# Singleton in EJB



## Tobias (17. Nov 2008)

_Anmerkung: IMHO ist es nicht erforderlich Lucene-Wissen für die Beantwortung dieser Fragen mitzubringen. Anregungen von Leuten, die Ahnung von EJB haben, aber nicht von Lucene sind ausdrücklich erwünscht!_

Hi,

ich habe die Aufgabe Lucene in eine EJB-Umgebung einzubetten. Dabei habe ich mehrere Probleme: 

1. Die üblichen Directory-Implementierungen von Lucene schreiben den Index ins Dateisystem - EJBs sind aber Aufrufe von java.io-Klassen verboten. Geht das dann überhaupt?

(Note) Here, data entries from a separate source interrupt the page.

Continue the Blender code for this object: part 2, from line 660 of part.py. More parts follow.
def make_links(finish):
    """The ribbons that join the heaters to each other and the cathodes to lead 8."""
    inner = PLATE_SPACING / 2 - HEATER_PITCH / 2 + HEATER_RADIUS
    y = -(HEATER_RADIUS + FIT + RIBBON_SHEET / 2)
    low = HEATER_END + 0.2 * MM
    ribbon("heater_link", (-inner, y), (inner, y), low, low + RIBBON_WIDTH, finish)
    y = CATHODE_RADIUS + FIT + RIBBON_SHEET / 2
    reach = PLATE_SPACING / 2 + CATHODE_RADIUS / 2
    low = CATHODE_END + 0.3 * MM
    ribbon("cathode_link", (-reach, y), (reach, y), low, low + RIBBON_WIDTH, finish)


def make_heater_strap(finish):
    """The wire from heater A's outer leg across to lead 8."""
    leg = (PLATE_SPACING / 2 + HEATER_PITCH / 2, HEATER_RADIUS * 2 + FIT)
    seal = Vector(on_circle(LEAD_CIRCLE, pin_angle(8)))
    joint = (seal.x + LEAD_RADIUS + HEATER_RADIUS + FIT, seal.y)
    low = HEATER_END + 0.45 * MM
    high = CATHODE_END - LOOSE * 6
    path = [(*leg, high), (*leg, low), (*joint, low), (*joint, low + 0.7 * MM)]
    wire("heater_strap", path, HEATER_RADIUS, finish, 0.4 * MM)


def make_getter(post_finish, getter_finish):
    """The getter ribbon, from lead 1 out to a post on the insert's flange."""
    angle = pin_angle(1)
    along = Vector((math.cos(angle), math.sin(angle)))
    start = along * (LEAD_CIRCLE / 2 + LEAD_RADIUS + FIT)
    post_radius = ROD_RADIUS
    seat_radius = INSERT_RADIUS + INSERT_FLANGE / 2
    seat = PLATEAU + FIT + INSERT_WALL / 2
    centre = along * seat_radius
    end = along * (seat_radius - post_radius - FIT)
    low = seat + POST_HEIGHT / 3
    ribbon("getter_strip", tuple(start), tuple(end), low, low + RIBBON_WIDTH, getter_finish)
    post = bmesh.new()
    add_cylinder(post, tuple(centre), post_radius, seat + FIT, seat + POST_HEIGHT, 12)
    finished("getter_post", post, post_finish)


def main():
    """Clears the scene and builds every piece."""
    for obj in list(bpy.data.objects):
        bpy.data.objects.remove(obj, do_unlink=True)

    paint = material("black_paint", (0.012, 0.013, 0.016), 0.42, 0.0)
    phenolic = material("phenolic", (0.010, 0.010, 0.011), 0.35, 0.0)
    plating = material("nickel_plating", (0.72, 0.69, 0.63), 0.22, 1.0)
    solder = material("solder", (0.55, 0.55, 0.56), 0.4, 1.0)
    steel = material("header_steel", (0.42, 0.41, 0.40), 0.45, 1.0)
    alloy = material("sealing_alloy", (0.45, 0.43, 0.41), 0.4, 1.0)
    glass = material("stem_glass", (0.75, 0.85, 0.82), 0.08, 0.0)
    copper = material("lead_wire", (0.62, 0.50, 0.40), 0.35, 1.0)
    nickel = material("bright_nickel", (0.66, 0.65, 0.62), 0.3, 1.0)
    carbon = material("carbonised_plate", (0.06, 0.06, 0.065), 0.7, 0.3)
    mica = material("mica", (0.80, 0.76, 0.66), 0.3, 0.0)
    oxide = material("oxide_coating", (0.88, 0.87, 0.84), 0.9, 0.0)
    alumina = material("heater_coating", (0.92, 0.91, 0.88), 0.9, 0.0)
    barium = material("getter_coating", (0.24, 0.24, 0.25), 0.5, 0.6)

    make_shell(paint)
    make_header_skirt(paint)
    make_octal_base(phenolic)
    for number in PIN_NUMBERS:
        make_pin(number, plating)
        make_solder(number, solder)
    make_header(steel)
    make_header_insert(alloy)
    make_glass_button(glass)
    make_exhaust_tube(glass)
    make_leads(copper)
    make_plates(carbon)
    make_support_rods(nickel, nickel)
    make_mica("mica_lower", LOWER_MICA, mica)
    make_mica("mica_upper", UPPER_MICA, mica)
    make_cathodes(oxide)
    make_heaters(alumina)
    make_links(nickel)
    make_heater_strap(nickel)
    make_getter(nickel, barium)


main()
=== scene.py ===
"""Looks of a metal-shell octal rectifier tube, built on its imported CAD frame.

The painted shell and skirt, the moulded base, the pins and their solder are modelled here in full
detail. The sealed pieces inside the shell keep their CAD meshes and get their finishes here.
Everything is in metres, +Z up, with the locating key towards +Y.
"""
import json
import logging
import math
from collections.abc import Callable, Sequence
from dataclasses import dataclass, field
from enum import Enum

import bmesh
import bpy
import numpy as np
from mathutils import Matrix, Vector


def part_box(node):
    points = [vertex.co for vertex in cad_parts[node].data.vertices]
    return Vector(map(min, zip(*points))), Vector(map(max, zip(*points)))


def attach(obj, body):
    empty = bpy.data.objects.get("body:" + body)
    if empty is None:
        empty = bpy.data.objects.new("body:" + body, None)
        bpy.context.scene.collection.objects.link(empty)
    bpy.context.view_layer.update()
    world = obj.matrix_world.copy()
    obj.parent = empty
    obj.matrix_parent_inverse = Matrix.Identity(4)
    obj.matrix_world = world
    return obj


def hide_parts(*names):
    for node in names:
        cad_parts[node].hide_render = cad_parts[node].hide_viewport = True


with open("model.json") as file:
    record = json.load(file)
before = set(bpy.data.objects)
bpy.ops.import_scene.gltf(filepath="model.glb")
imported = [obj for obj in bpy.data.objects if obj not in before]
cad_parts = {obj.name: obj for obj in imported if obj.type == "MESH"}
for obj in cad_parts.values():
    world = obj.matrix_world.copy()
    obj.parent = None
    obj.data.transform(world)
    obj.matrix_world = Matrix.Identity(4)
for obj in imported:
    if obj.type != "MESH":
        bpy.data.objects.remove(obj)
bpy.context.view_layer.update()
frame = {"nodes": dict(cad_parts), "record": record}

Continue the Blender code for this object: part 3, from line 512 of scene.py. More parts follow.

2. Der IndexWriter von Lucene ist zwar thread-safe, es darf aber immer nur einen pro physikalischem Index auf der Festplatte geben. Wie realisiere ich das? Meine bisherige Überlegung war, ein Singleton zu haben, das pro Index nur einen IndexWriter vorhält und diesen bei Bedarf an andere Beans übergibt - also ein IndexWriter-Pool / -Registry. Aber wie implementiere ich das? Über die Instanziierung der Beans habe ich ja keine Kontrolle!?

mpG
Tobias


----------



## Gast (17. Nov 2008)

Schon mal google probiert?

https://lucene-connector.dev.java.net/


----------



## Tobias (17. Nov 2008)

Schon mal das Gefühl gehabt *ARGH, das habe ich nicht wirklich geschrieben!*? Auf die Idee einfach nach einem Connector zu suchen bin ich nämlich nicht gekommen. Danke.


----------